The proposed $14 million, 23,373-square-foot station is almost 10 times the size of the station it is intended to replace, Fire Station No. 2 built in 1985 at 1100 North D St.

With financing, the cost of the proposed station jumps to $29.8 million spread out over 27 lease payments paid from the city’s general fund budget.

The bulk of the nearly two hours of council discussion Tuesday centered on recently released financial data from staff that projected paying for the station would require using most of the $2 million emergency cash reserves for several years in order to balance the city budget.

“You are rooting into emergency funds for six, eight, 10 years,” Mosby said. 

“If something like Flint, Michigan, and their water issue happened here and you needed to buy bottled water, that’s the type of thing you have an emergency fund for. Where do we go deeper after that?”

He reminded council members that previous councils laid off employees, put a freeze on hiring, and placed employees on unpaid furlough days to protect the emergency cash reserves.

“Since 1994, that $2 million has been guarded and protected by multiple councils for emergencies,” he said.

Holmdahl claimed Mosby’s savings plan was “just another easy way for the City Council to kick the can down the road.”

But Mosby said he was proposing the council “do what previous councils should have done and start a savings account not just for this project, for other projects as well.

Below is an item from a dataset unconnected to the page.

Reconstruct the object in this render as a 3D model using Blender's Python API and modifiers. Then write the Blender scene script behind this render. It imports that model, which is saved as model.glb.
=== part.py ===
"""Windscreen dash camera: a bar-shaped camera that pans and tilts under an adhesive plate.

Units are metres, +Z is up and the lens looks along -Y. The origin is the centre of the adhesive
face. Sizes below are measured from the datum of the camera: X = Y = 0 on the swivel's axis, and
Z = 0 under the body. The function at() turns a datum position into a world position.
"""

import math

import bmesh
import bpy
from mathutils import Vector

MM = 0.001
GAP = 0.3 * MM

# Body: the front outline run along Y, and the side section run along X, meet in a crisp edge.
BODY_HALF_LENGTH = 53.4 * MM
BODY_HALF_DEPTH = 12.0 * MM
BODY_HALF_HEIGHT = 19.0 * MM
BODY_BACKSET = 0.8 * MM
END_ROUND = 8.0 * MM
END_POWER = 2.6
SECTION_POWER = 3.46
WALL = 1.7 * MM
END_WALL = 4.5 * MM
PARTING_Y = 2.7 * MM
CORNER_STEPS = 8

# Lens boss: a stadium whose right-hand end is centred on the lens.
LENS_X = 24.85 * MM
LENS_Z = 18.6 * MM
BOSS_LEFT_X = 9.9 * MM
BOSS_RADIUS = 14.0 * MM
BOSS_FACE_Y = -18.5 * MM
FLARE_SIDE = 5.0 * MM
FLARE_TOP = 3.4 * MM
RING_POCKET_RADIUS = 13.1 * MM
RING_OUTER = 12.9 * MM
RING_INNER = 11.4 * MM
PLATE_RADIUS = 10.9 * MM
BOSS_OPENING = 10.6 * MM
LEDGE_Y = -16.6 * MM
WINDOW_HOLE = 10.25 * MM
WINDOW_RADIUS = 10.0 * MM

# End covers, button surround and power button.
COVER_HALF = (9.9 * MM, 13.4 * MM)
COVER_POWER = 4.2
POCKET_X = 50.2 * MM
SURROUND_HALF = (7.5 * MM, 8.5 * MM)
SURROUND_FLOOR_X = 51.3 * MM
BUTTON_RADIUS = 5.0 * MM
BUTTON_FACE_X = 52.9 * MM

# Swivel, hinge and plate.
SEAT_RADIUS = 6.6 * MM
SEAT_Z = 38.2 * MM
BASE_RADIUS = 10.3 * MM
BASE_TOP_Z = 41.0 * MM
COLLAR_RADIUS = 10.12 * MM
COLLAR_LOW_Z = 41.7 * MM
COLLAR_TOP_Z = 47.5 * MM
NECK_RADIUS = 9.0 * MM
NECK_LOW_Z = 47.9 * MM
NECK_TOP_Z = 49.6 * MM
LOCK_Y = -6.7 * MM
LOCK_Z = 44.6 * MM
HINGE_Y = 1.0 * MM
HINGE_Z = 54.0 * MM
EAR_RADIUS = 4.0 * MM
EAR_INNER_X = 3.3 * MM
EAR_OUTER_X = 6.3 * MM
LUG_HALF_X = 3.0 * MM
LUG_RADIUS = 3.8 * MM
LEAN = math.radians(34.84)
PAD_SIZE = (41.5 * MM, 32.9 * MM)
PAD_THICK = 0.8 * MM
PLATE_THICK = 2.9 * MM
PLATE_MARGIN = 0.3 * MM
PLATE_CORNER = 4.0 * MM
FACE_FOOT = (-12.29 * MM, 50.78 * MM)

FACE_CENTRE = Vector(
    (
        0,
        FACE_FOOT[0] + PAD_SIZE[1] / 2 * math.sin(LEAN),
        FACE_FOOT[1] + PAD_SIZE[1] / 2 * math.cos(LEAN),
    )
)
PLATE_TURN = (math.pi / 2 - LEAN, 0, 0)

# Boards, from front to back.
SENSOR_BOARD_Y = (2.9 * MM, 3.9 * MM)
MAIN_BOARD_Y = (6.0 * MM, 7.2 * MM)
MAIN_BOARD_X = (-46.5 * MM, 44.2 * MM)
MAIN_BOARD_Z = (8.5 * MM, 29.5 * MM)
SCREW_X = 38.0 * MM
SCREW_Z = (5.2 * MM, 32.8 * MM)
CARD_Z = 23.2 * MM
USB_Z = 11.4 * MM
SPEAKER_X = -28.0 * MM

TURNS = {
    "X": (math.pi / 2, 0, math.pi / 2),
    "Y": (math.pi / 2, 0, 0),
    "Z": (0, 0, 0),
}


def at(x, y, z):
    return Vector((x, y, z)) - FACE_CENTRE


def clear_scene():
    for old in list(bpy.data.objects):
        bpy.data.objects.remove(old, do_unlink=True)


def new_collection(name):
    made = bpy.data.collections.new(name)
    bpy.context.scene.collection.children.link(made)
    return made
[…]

I’m saying stop kicking things down the road.”

Prior to the vote, City Manager Patrick Wiemiller said he welcomed Mosby’s proposal to update impact fees intended to pay for new or replacement facilities required by new growth, regardless of the vote on the proposed fire station.

“It takes not only the foresight to establish those impact fees, it takes the intestinal fortitude to continue to defend those along the way over the years,” Wiemiller said.

In response to a question from Vega, Wiemiller acknowledged that approving the project would delay being able to pay for the needs of other departments, including police, streets and parks for an unknown period of time.

“I don’t think we’re going to have a turn-the-corner critical mass on our revenue soon. I think that’s going to be a steady, long grind,” he said.

“If we move forward with this, we’re dipping into the economic uncertainty fund with our creative financing to the point where we’ve put all our eggs in one basket,” Vega said.

“It’s almost like we’re willing to go down with the ship as far as the police (department) is concerned.”

After the vote, Wiemiller said he was disappointed but “very upbeat” that the council voted to implement a savings plan for future facilities.

“Hopefully we can circle back then, having conquered that, and be able to make a recommendation on fire stations and other facilities based upon a revenue stream that would be established.”

Lingl said he was satisfied that the council ended the extended stalemate over the proposed project.

“I’m not disappointed because the process we have in the city for a council of five people to make decisions worked,” he said.

“There’s no doubt it was a gamble, but it was a gamble I was willing to take because of the need for a fire station.”